Speaking of Ayaha, the second thing I don't like about this game's story is how it handled Ayaha. They created this character that shows the hardships and soul-shattering nature of trying to be an idol, but she is only relevant to the plot in the very same chapter she debuts in. Like after she's saved, the story just forgets about her! It's infuriating to me that they handled a character that was without a doubt being set up to be arguably the most important supporting character, but be almost completely forgotten.

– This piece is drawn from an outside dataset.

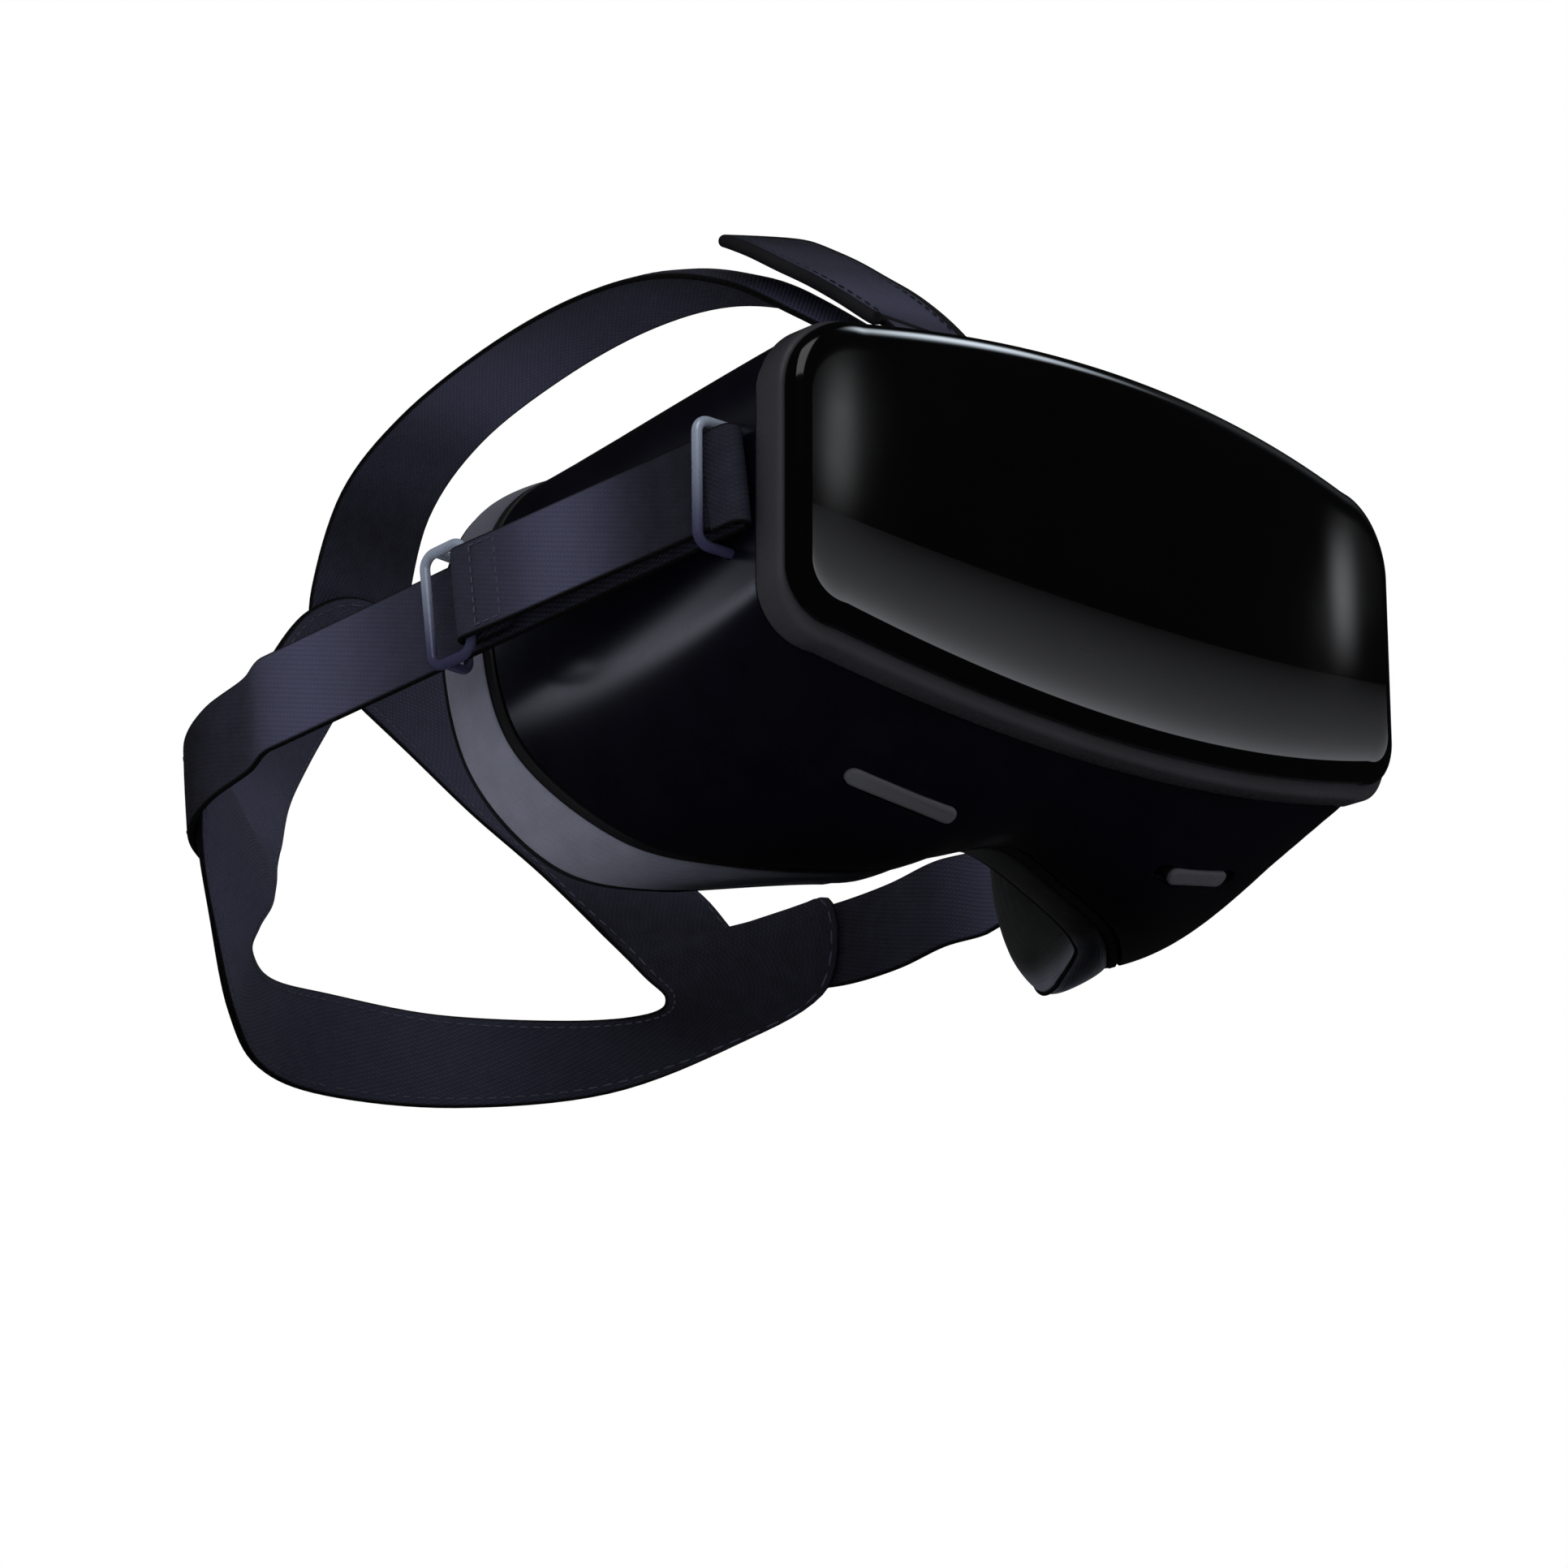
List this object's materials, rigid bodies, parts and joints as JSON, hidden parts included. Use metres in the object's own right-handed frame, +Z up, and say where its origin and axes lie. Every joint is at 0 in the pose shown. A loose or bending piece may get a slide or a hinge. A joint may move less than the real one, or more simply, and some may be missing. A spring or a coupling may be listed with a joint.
{
  "type": "vr headset",
  "caption": "Standalone virtual reality headset with a curved glossy visor, deep face cushion, wire strap rings and a webbing head harness.",
  "frame": {"origin": "centre of the bounding box's foot, on the ground the cushion lobes and the nape band stand on", "axes": "-Y is the way the wearer looks, +X the wearer's left, +Z up"},
  "size_m": [0.2222, 0.2822, 0.1798],
  "materials": {
    "glass": "high gloss",
    "trim": "satin",
    "shell": "satin",
    "slot_bar": "satin",
    "cushion": "knit over foam",
    "web": "woven webbing",
    "wire": "polished wire",
    "plastic": "satin",
    "liner": "matt",
    "lens": "clear",
    "display": "gloss",
    "board": "solder mask",
    "copper": "brushed copper",
    "steel": "brushed",
    "magnesium": "cast and machined",
    "pouch": "foil laminate",
    "acetal": "natural"
  },
  "bodies": {
    "headset": {"front_visor": "glass", "visor_frame": "trim", "main_housing": "shell", "chassis_plate": "magnesium", "chassis_screw_1": "steel", "chassis_screw_2": "steel", "chassis_screw_3": "steel", "chassis_screw_4": "steel", "lens_shroud": "liner", "mainboard": "board", "battery": "pouch", "heat_spreader": "copper", "fan_housing": "plastic", "speaker_left": "plastic", "speaker_right": "plastic", "proximity_sensor": "plastic", "usb_port": "steel", "ring_retainer_left": "steel", "ring_retainer_right": "steel", "strap_ring_left": "wire", "strap_ring_right": "wire", "fold_pin_left": "steel", "fold_pin_right": "steel", "side_strap_left": "web", "side_strap_right": "web", "rear_cradle": "web", "top_strap": "web", "top_strap_return": "web", "top_anchor": "plastic", "pinion_axle": "steel"},
    "face_interface": {"face_frame": "plastic", "face_cushion": "cushion"},
    "left_carriage": {"lens_barrel_left": "plastic", "lens_left": "lens", "display_left": "display", "rack_left": "acetal", "ipd_slider": "slot_bar"},
    "right_carriage": {"lens_barrel_right": "plastic", "lens_right": "lens", "display_right": "display", "rack_right": "acetal"},
    "spacing_pinion": {"ipd_pinion": "acetal"},
    "volume_key": {"volume_rocker": "slot_bar"},
    "power_key": {"power_button": "slot_bar"},
    "fan_wheel": {"fan_rotor": "plastic"},
    "strap_slider_left": {"strap_buckle_left": "wire", "outer_strap_left": "web"},
    "strap_slider_right": {"strap_buckle_right": "wire", "outer_strap_right": "web"},
    "strap_flap": {"top_flap": "web"}
  },
  "joints": [
    {"name": "face_interface_pull", "type": "slide", "parent": "headset", "child": "face_interface", "axis": [0, 1, 0], "range_m": [0, 0.03]},
    {"name": "lens_spacing", "type": "slide", "parent": "headset", "child": "left_carriage", "axis": [1, 0, 0], "range_m": [-0.004, 0.004]},
    {"name": "right_lens_spacing", "type": "slide", "parent": "headset", "child": "right_carriage", "axis": [1, 0, 0], "range_m": [-0.004, 0.004]},
    {"name": "pinion_turn", "type": "hinge", "parent": "headset", "child": "spacing_pinion", "pos_m": [0, -0.10985, 0.0403], "axis": [0, 1, 0], "range_deg": [-57.5, 57.5]},
    {"name": "volume_rock", "type": "hinge", "parent": "headset", "child": "volume_key", "pos_m": [-0.0443, -0.11453, 0.0112], "axis": [0, 0.7302, -0.6833], "range_deg": [-3, 3]},
    {"name": "power_press", "type": "slide", "parent": "headset", "child": "power_key", "axis": [0, 0, -1], "range_m": [0, 0.001]},
    {"name": "fan_spin", "type": "hinge", "parent": "headset", "child": "fan_wheel", "pos_m": [-0.058, -0.12465, 0.0708], "axis": [0, 1, 0], "continuous": true},
    {"name": "strap_length_left", "type": "slide", "parent": "headset", "child": "strap_slider_left", "axis": [0.1235, 0.9834, -0.1333], "range_m": [0, 0.02]},
    {"name": "strap_length_right", "type": "slide", "parent": "headset", "child": "strap_slider_right", "axis": [-0.1235, 0.9834, -0.1333], "range_m": [0, 0.02]},
    {"name": "flap_peel", "type": "hinge", "parent": "headset", "child": "strap_flap", "pos_m": [0, -0.07585, 0.1388], "axis": [1, 0, 0], "range_deg": [0, 60]}
  ],
  "couplings": [
    {"joint": "right_lens_spacing", "follows": "lens_spacing", "ratio": -1},
    {"joint": "pinion_turn", "follows": "lens_spacing", "rad_per_m": 250}
  ]
}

While the ally Mirages don't suffer to the extent that Ayaha does, they don't get much time in the spotlight (geddit!?) themselves. I mean, if you've already played the Fire Emblem games (or studied up on the lore) you kind of already know who more about the characters but say you have no idea who Chrom or Caeda are, and you want to learn about them as characters. But they never delve into them more than "they are the guardians of their human friends". The only exception to that rule is Virion, who has an admittedly hilarious "quest" to prepare his human counterpart, Elenora, for life as a noble. But to put it bluntly, I feel Ayaha was a wasted character, and i also feel that the Mirages could have been given more direct involvement rather than just being their to give our heroes enough power to kick tail and take names.
But those are the ONLY things I don't like about Tokyo Mirage Sessions #FE. The gameplay was great, the music was good (because like I said, this game is basically Fire Emblem/Persona: The Musical) and had a neat concept and will forever hold the title of Most Stylish game EVER MADE. Unless Atlus makes a game with even more glamour and flair than this game. So I give this game a 9/10.
*- Sinon is a character from Sword Art Online and Kiria bears an uncanny resemblance to her. That, or I am going insane. Probably the latter.